Some huge name corporations are very involved in the porn industry. Clearly, that fact is not well known.

What makes you think imgur is dead? They have a thriving community independent of Reddit. Some might even argue it's a better community.

Some might argue that, but it doesn't make imgur's business model any more sustainable unfortunately.

I was thinking it'd make more sense for Dropbox to buy imgur, or offer a similar service: https://news.ycombinator.com/item?id=11906573

>> What really killed them was the GIF explosion.

No kidding. The whole front page is all animated GIFs (or .gifv/mp4/whatever

Eh, they're serving GIFs up as video and low-res, short compressed videos aren't actually all that big these days.

It probably is still larger than normal non-animated images

I've come across animated GIFs that when downloaded in GIF form are 100+MB. That's slightly different than a 100KB jpeg.

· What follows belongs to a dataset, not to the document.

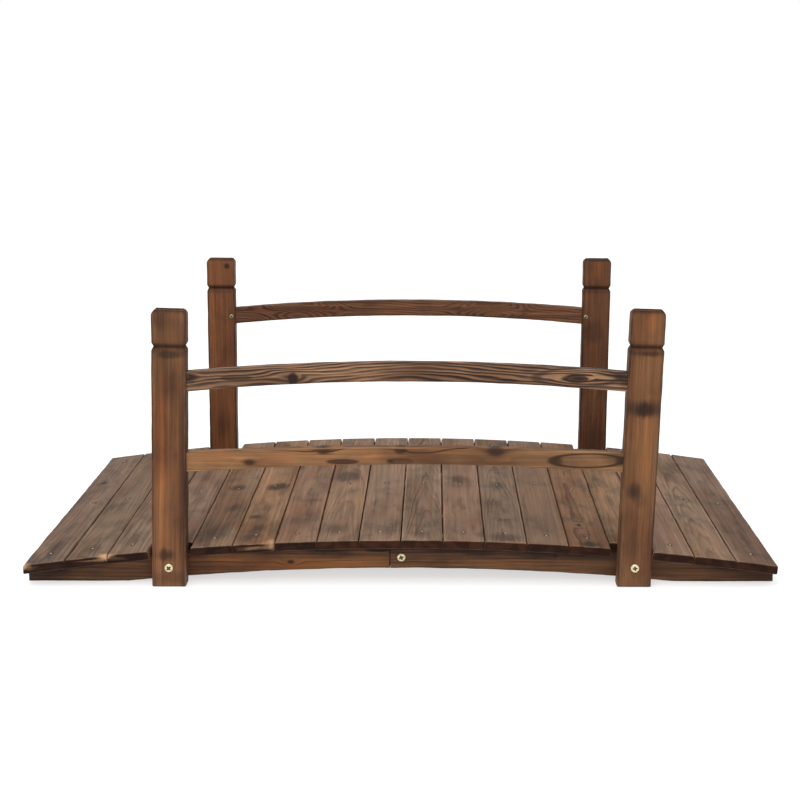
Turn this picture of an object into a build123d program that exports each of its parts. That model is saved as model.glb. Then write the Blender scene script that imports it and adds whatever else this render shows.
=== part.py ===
from build123d import *
from math import asin, cos, degrees, radians, sin, tan
import os

# A small arched garden footbridge of charred fir: a planked deck nailed on three bow-shaped
# stringer lines, with two arched railings held by four bolted posts.
# Millimetres. +X runs along the bridge, +Y across it, +Z up. The origin is on the ground,
# under the middle of the deck.

# Deck
deck_length = 1500.0
deck_width = 670.0
deck_crown_height = 99.0
deck_rise = 53.8
plank_count = 18
plank_thick = 18.0
plank_gap = 2.6
plank_ease = 1.5
post_plank_gap = 0.4

# Stringers
stringer_thick = 28.0
stringer_face_inset = 31.7
stringer_bed = 0.05
arch_span = 1100.0
arch_rise = 28.0
lap_length = 45.0
lap_bolt_height = 51.0
stringer_ease = 1.2

# Posts
post_height = 562.0
post_width = 68.0
post_thick = 28.0
post_spacing = 925.5
post_ease = 2.5
head_chamfer = 5.5
groove_drop = 73.0
groove_height = 15.0
groove_depth = 3.6
post_bolt_height = 40.0
bolt_hole = 7.0
front_lean = 1.6
back_lean = 0.41

# Rails
rail_thick = 18.0
rail_ease = 2.0
upper_rail_crown = 458.0
upper_rail_rise = 19.0
upper_rail_depth = 37.5
lower_rail_crown = 287.5
lower_rail_rise = 12.5
lower_rail_depth = 35.0
tenon_length = 26.0
tenon_thick = 12.0
tenon_shoulder = 3.0
mortise_play = 0.3

# Worked out from the sizes above
deck_radius = (deck_length**2 / 4 + deck_rise**2) / (2 * deck_rise)
deck_centre_height = deck_crown_height - deck_radius
plank_angle = 2 * asin(deck_length / 2 / deck_radius) / plank_count
plank_width = deck_radius * plank_angle - plank_gap
stringer_length = deck_length
seat_radius = deck_radius - plank_thick - stringer_bed
outer_face = deck_width / 2 - stringer_face_inset
short_plank_length = 2 * (outer_face - post_plank_gap)
outer_line = outer_face - stringer_thick / 2
rail_line = outer_face + post_thick / 2
foot_allowance = post_width

os.makedirs("parts", exist_ok=True)


def save(piece, name):
    """Label one finished piece and write it to its own file."""
    piece.part.label = name
    export_step(piece.part, f"parts/{name}.step")


# Deck planks, laid flat along tangents of the deck's arc


def stands_under_post(angle):
    """Tell whether a plank's strip of the deck passes a post."""
    middle = deck_radius * sin(angle)
    return abs(abs(middle) - post_spacing / 2) < plank_width / 2


def make_plank(angle, length):
    """One cross plank with its long top edges and its ends eased."""
    plank_top = Plane(
        origin=(deck_radius * sin(angle), 0, deck_centre_height + deck_radius * cos(angle)),
        x_dir=(cos(angle), 0, -sin(angle)),
        z_dir=(sin(angle), 0, cos(angle)),
    )
    with BuildPart() as plank:
        with BuildSketch(plank_top):
            Rectangle(plank_width, length)
        extrude(amount=-plank_thick)
        top_face = plank.faces().sort_by(Axis(plank_top.origin, plank_top.z_dir))[-1]
        chamfer(top_face.edges(), length=plank_ease)
    return plank


for index in range(plank_count):
    plank_place = (index + 0.5 - plank_count / 2) * plank_angle
    plank_length = short_plank_length if stands_under_post(plank_place) else deck_width
    save(make_plank(plank_place, plank_length), f"deck_plank_{index + 1:02d}")


# Stringers: bow-shaped boards in two halves, half-lapped and bolted at mid-span


def seat_height(x):
    """Height of the stringer's top edge, where the planks lie, at a place along the bridge."""
    return deck_centre_height + (seat_radius**2 - x**2) ** 0.5


def make_stringer_half(line, side):
    """One half: a board sawn to the deck's arc above and a flat pad and an arch below."""
    end = side * stringer_length / 2
    tongue_end = -side * lap_length / 2
    arch_end = side * arch_span / 2
    arch_radius = (arch_span**2 / 4 + arch_rise**2) / (2 * arch_rise)
    arch_centre = arch_rise - arch_radius
    arch_middle = arch_end / 2
    tongue_soffit = arch_centre + (arch_radius**2 - tongue_end**2) ** 0.5
    middle_soffit = arch_centre + (arch_radius**2 - arch_middle**2) ** 0.5
    with BuildPart() as half:
        with BuildSketch(Plane.XZ.offset(-line)):
            with BuildLine():
                ThreePointArc(
                    (tongue_end, seat_height(tongue_end)),
                    (arch_middle, seat_height(arch_middle)),
                    (end, seat_height(end)),
                )
                Line((end, seat_height(end)), (end, 0))
                Line((end, 0), (arch_end, 0))
                ThreePointArc(
                    (arch_end, 0),
                    (arch_middle, middle_soffit),
                    (tongue_end, tongue_soffit),
                )
                Line((tongue_end, tongue_soffit), (tongue_end, seat_height(tongue_end)))
            make_face()
        extrude(amount=stringer_thick / 2, both=True)
        end_corners = half.edges().filter_by(Axis.Y).group_by(Axis.X)[0 if side < 0 else -1]
        chamfer(end_corners.sort_by(Axis.Z)[0], length=stringer_ease)
        with BuildSketch(Plane.XZ.offset(-line)):
            with Locations((0, deck_crown_height / 2)):
                Rectangle(lap_length, 2 * deck_crown_height)
        extrude(amount=-side * stringer_thick, mode=Mode.SUBTRACT)
        bolt_places = [(0, lap_bolt_height)]
        if line != 0:
            bolt_places.append((side * post_spacing / 2, post_bolt_height))
        with BuildSketch(Plane.XZ.offset(-line)):
            with Locations(*bolt_places):
                Circle(bolt_hole / 2)
        extrude(amount=stringer_thick, both=True, mode=Mode.SUBTRACT)
    return half


stringer_lines = {"front": -outer_line, "middle": 0.0, "back": outer_line}
for line_name, line_place in stringer_lines.items():
    save(make_stringer_half(line_place, -1), f"{line_name}_stringer_left")
    save(make_stringer_half(line_place, 1), f"{line_name}_stringer_right")


# Railings: each pair of posts leans a little along the bridge about its foot bolts


def lean_shift(lean, height):
    """How far a railing has moved along the bridge at a height, from its lean."""
    return tan(radians(lean)) * (height - post_bolt_height)


def inner_edge(side, lean, height):
    """Where the edge of a post that faces its partner stands, at a height."""
    half_width = post_width / 2 / cos(radians(lean))
    return side * (post_spacing / 2 - half_width) + lean_shift(lean, height)


def rail_end_heights(crown, rise, depth):
    """Top and bottom of a rail where it meets the posts."""
    return crown - rise, crown - rise - depth


def draw_tenon(side, lean, crown, rise, depth, play):
    """Outline of a tenon, or with play of its mortise, from the post's edge inwards."""
    top, bottom = rail_end_heights(crown, rise, depth)
    high = top - tenon_shoulder + play
    low = bottom + tenon_shoulder - play
    high_edge = inner_edge(side, lean, high)
    low_edge = inner_edge(side, lean, low)
    deep = side * tenon_length
    Polygon(
        (low_edge, low),
        (low_edge + deep, low),
        (high_edge + deep, high),
        (high_edge, high),
        align=None,
    )


rails = {
    "upper": (upper_rail_crown, upper_rail_rise, upper_rail_depth),
    "lower": (lower_rail_crown, lower_rail_rise, lower_rail_depth),
}


def make_post(side, lean, line):
    """One post with a grooved and chamfered head, an eased shaft and two mortises."""
    lean_angle = radians(lean)
    post_face = Plane(
        origin=(side * post_spacing / 2, line, post_bolt_height),
        x_dir=(cos(lean_angle), 0, -sin(lean_angle)),
        z_dir=(0, -1, 0),
    )
    post_side = Plane(origin=post_face.origin, x_dir=(0, 1, 0), z_dir=post_face.x_dir)
    top = (post_height - post_bolt_height) / cos(lean_angle)
    groove = top - groove_drop
    with BuildPart() as post:
        with BuildSketch(post_face):
            with Locations((0, (top - foot_allowance) / 2)):
                Rectangle(post_width, top + foot_allowance)
        extrude(amount=post_thick / 2, both=True)
        up = Axis(post_face.origin, post_face.y_dir)
        chamfer(post.faces().sort_by(up)[-1].edges(), length=head_chamfer)
        hips = post.edges().group_by(up)[-2]
        chamfer(post.edges().filter_by(up) + hips, length=post_ease)
        with BuildSketch(post_face):
            for edge in (-post_width / 2, post_width / 2):
                Polygon(
                    (edge, groove - groove_height / 2),
                    (edge, groove + groove_height / 2),
                    (edge - groove_depth if edge > 0 else edge + groove_depth, groove),
                    align=None,
                )
        extrude(amount=post_thick, both=True, mode=Mode.SUBTRACT)
        with BuildSketch(post_side):
            for face in (-post_thick / 2, post_thick / 2):
                Polygon(
                    (face, groove - groove_height / 2),
                    (face, groove + groove_height / 2),
                    (face - groove_depth if face > 0 else face + groove_depth, groove),
                    align=None,
                )
        extrude(amount=post_width, both=True, mode=Mode.SUBTRACT)
        with BuildSketch(Plane.XZ.offset(-line)):
            for crown, rise, depth in rails.values():
                draw_tenon(side, lean, crown, rise, depth, mortise_play)
        extrude(amount=tenon_thick / 2 + mortise_play, both=True, mode=Mode.SUBTRACT)
        with BuildSketch(post_face):
            Circle(bolt_hole / 2)
        extrude(amount=post_thick, both=True, mode=Mode.SUBTRACT)
        split(bisect_by=Plane.XY, keep=Keep.TOP)
    return post


def make_rail(lean, line, crown, rise, depth):
    """One arched rail with a shouldered tenon at each end."""
    top, bottom = rail_end_heights(crown, rise, depth)
    corners = {
        (side, height): (inner_edge(side, lean, height), height)
        for side in (-1, 1)
        for height in (top, bottom)
    }
    with BuildPart() as rail:
        with BuildSketch(Plane.XZ.offset(-line)):
            with BuildLine():
                ThreePointArc(corners[-1, top], (lean_shift(lean, top), crown), corners[1, top])
                Line(corners[1, top], corners[1, bottom])
                ThreePointArc(
                    corners[1, bottom],
                    (lean_shift(lean, bottom), crown - depth),
                    corners[-1, bottom],
                )
                Line(corners[-1, bottom], corners[-1, top])
            make_face()
        extrude(amount=rail_thick / 2, both=True)
        chamfer(rail.edges().filter_by(GeomType.CIRCLE), length=rail_ease)
        with BuildSketch(Plane.XZ.offset(-line)):
            for side in (-1, 1):
                draw_tenon(side, lean, crown, rise, depth, 0)
        extrude(amount=tenon_thick / 2, both=True)
    return rail


railings = {"front": (front_lean, -rail_line), "back": (back_lean, rail_line)}
for railing_name, (lean, line) in railings.items():
    save(make_post(-1, lean, line), f"{railing_name}_left_post")
    save(make_post(1, lean, line), f"{railing_name}_right_post")
    for rail_name, (crown, rise, depth) in rails.items():
        rail = make_rail(lean, line, crown, rise, depth)
        save(rail, f"{railing_name}_{rail_name}_rail")

print("deck radius", round(deck_radius, 1), "plank width", round(plank_width, 2))
print("plank turn in degrees", round(degrees(plank_angle), 3))
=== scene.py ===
import bpy
from math import asin, cos, pi, radians, sin, sqrt, tan
from mathutils import Matrix, Vector, noise


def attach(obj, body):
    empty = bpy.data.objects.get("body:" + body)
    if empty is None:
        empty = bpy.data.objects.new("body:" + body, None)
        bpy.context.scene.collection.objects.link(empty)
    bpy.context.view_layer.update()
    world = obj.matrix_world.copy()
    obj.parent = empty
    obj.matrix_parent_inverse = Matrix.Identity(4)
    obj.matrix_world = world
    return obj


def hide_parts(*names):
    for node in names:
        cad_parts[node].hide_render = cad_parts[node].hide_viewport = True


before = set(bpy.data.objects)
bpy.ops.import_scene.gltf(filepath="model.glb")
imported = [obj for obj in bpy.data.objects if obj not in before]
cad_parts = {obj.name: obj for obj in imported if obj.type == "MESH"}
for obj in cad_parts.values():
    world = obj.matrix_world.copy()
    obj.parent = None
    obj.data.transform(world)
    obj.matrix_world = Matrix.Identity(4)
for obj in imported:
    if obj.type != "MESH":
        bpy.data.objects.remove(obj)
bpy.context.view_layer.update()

# Stringers: three lines of bow-sawn fir, 28 mm thick, each of two halves half-lapped at mid-span.
# They are sawn from straight boards, so the grain runs level through the bow, and then charred
# and brushed like the rest. They carry the deck and the posts.

LENGTH = 1.5
DECK_CROWN = 0.099
DECK_RISE = 0.0538
DECK_RADIUS = (LENGTH**2 / 4 + DECK_RISE**2) / (2 * DECK_RISE)
DECK_CENTRE = DECK_CROWN - DECK_RADIUS
PLANK_THICK = 0.018
PLANK_BED = 0.00005
SEAT_RADIUS = DECK_RADIUS - PLANK_THICK - PLANK_BED
STRINGER_THICK = 0.028
STRINGER_EASE = 0.0012
OUTER_LINE = 0.2893
ARCH_HALF = 0.55
ARCH_RISE = 0.028
ARCH_RADIUS = (ARCH_HALF**2 + ARCH_RISE**2) / (2 * ARCH_RISE)
LAP_HALF = 0.0225
LAP_GAP = 0.0006
CORNER_STEPS = 4


def paint(red, green, blue):
    """A colour read off as 0 to 255, as the light value that the material needs."""
    parts = [value / 255 for value in (red, green, blue)]
    light = [p / 12.92 if p <= 0.04045 else ((p + 0.055) / 1.055) ** 2.4 for p in parts]
    return (*light, 1.0)


def make_piece(name, points, faces, layers, sharp):
    """A mesh object with named layers of values, smooth except over edges above an angle."""
    mesh = bpy.data.meshes.new(name)
    mesh.from_pydata([tuple(point) for point in points], [], faces)
    for label, values in layers.items():
        if isinstance(values[0], tuple):
            layer = mesh.attributes.new(label, "FLOAT_VECTOR", "POINT")
            layer.data.foreach_set("vector", [number for value in values for number in value])
        else:
            layer = mesh.attributes.new(label, "FLOAT", "POINT")
            layer.data.foreach_set("value", values)
    mesh.shade_smooth()
    mesh.set_sharp_from_angle(angle=radians(sharp))
    piece = bpy.data.objects.new(name, mesh)
    bpy.context.scene.collection.objects.link(piece)
    return piece


def cross_section(low_a, high_a, low_b, high_b, ease, strip, across=6, through=2):
    """Points round one cut through a board, each with a mark of 1 on the eased corners."""
    corners = [(high_a, high_b, 0), (low_a, high_b, 90), (low_a, low_b, 180), (high_a, low_b, 270)]
    points = []
    for index, (a, b, turn) in enumerate(corners):
        centre_a = a - ease if a == high_a else a + ease
        centre_b = b - ease if b == high_b else b + ease
        for step in range(CORNER_STEPS + 1):
            angle = radians(turn + 90 * step / CORNER_STEPS)
            points.append((centre_a + ease * cos(angle), centre_b + ease * sin(angle), 1.0))
        next_a, next_b, _ = corners[(index + 1) % 4]
        along_a = index % 2 == 0
        way = -1 if index < 2 else 1
        start, stop = (centre_a, next_a) if along_a else (centre_b, next_b)
        start, stop = start + way * strip, stop - way * (ease + strip)
        count = across if along_a else through
        for step in range(count):
            place = start + (stop - start) * step / (count - 1)
            points.append((place, b, 0.0) if along_a else (a, place, 0.0))
    return points


def closed_end(cut, way):
    """The smaller cuts that close a board's end, from the end inwards, each with its soot."""
    s, low_a, high_a, low_b, high_b, ease = cut[:6]
    rings = []
    for inset, along, soot_and_shade in ((ease + 0.003, 0, 1.0), (ease, 0, 1.0), (0.35 * ease, 0.35 * ease, 0.6)):
        rings.append((s + way * along, low_a + inset, high_a - inset, low_b + inset, high_b - inset,
                      ease * 0.6, soot_and_shade))
    return rings + [(s + way * ease, *cut[1:6], 0.0)]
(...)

Yes but you are supposedly not serving the GIF but the mp4 video.

A premium model for gif hosting might have been an alternative.

As it is:

1. I hate gifs (with very few exceptions).

2. I lack a decent place to host images associated with Reddit.

3. Subscription-based services are a risk on several fronts.

But imgur can control the maximum sized gifs allowed. And they even adopted webms to reduce file size massively.